# Causey Couger Cub! 9-26



## tye dye twins (Mar 8, 2011)

Causey - Pavlik called me just as I was getting off of work to invite me to go with him to Causey in his portaboat. With my twins fly gear and reel with some tackle Pavlik provided the rest. So we left the valley by 2pm to be assulted on the drive up by very heavy rain. We got on the lake by 4pm after a distraction fishing hole that didn't produce any fish.

Boy was it a walk with all that gear because causey is LOW!!!!!! Thinking the worst was behind us we launched.....not knowing the hike up was going to be worse with that boat. 1st 2 mins Pavlik hooked into a fish that jumped off the squid and doger and the bank tangler using powerbait nailed a rainbow. Thinking it was a good sign we trolled up Boy Scout arm trying various lures and watched a mini boil of Kokes on the way up the arm. Well we made our way to skull crack when pavlik nailed this fattty rainbow..........









We got all excited and mentioned how this ice season with those rainbows was going to be awesome. Whoops I spoke way to soon. We hit dinkerville and got assaulted by these guys...................









Anyone that knows pavlik can tell you he always has an eye out for lost poles. Sure enough he found me the pole I have always wanted...................the pink princess pole (watch for a tiger muskie being caught on this puppy!)









With all the rock "playgrounds" around though we could not help ourselves and had to poke some fun at LOAH and get them in the report too..................

























With that we tried the inlets to only spook fish and realize that the water is so low you cannot get up there very far. So we headed back to where Pavlik nailed the bow and I took a pic of the setting sun.









Sure enough on the same silver/blue kastmaster he got a nice tiger too!









Apparently Pavlik was getting good at losing lures to snags and in his frustration the couger cub could not contain its laughter. Kind of errie to hear that noise....must be close to halloween already (that was when ETDT heard his 1st ever couger cub last year).

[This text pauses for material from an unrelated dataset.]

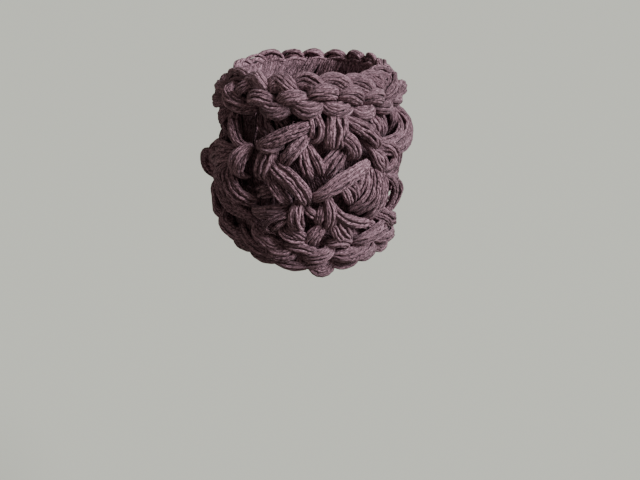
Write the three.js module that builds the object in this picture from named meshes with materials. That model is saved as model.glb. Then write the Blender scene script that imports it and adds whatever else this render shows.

We stayed till dark (8pm) and luckily the full moon helped us illuminate the hill we had to climb back out of with the boat and gear. By 10pm I was home and took a hot shower (last time I go in just a T-shirt and shorts) and contimplated why I didn't get anything. Ah ha! The very loud gas motor might have spooked off the fish before my lure (silver/blue kastmaster) went by. Pavlik put a heavy sinker on all of his lures.


----------



## Ton_Def (Dec 23, 2008)

I think I may know who lost that Barbie pole!  Nice catch! :lol:


----------



## tye dye twins (Mar 8, 2011)

Ton_Def said:


> I think I may know who lost that Barbie pole!  Nice catch! :lol:


Nope this was a disney princess pole. 2 very different poles my friend. I do recall the barbie pole getting taken under the ice last year though. In fact that is what 1st came to mind when we got it in the boat.


----------



## Pavlik (Sep 11, 2007)

Both of those fish had sculpins in their bellies. The tiger trout had a kokanee as well. Sculpins usually hang out on the bottom. This must mean that these fish are feeding down low.


----------



## Huge29 (Sep 17, 2007)

I want my daughters pole back, fowlmouth gave it to me for her. Is causey a tributary of the berry? :mrgreen:


----------



## EvilTyeDyeTwin (Aug 9, 2011)

Pavlik said:


> Both of those fish had sculpins in their bellies. The tiger trout had a kokanee as well. Sculpins usually hang out on the bottom. This must mean that these fish are feeding down low.


How big were the Kokanee? What color? Same goes for the Sculpin! Do tell!


----------



## Pavlik (Sep 11, 2007)

All the eaten fish were 2-3 inches long. Each fish had 2 in their bellies. Kokanee was silver in color (thats how I could tell what it was).


----------